Of course, the kernel can map all available memory.

In Linux, the memory available from all banks is classified into "nodes". These nodes are used to indicate how much memory each bank has. Memory in each node is divided into "zones". The zones currently defined are ZONE_DMA, ZONE_NORMAL and ZONE_HIGHMEM.

ZONE_DMA is used by some devices for data transfer and is mapped in the lower physical memory range (up to 16 MB).

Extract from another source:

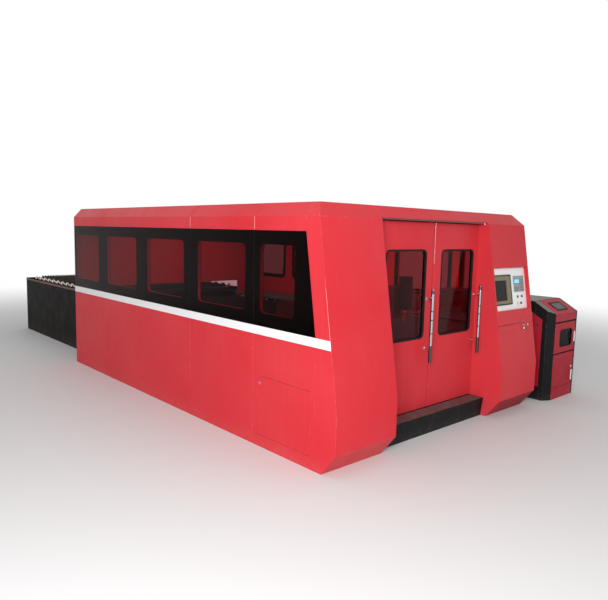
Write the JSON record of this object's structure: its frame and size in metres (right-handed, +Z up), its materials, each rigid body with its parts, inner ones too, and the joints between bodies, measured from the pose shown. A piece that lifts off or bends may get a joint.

Memory in the ZONE_NORMAL region is mapped by the kernel in the upper region of the linear address space. Most operations can only take place in ZONE_NORMAL; so this is the most performance critical zone. ZONE_NORMAL goes from 16 MB to 896 MB.

Why?

Part of memory is reserved for kernel data structures that store information about the memory map and page tables. This on x86 is 128 MB. Hence, of the 1 GB physical memory the kernel can access (on a typical configuration, 1GB is reserved for the kernel), 128MB is reserved. Hence the kernel virtual addresses in this 128 MB are not mapped to physical memory directly. This leaves a maximum of 896 MB for ZONE_NORMAL. So, even if one has 1 GB of physical RAM, just 896 MB will be actually available for userspace.

To better understand the subject, I suggest you have a look at Chapter 15 of Linux Device Drivers (pdf).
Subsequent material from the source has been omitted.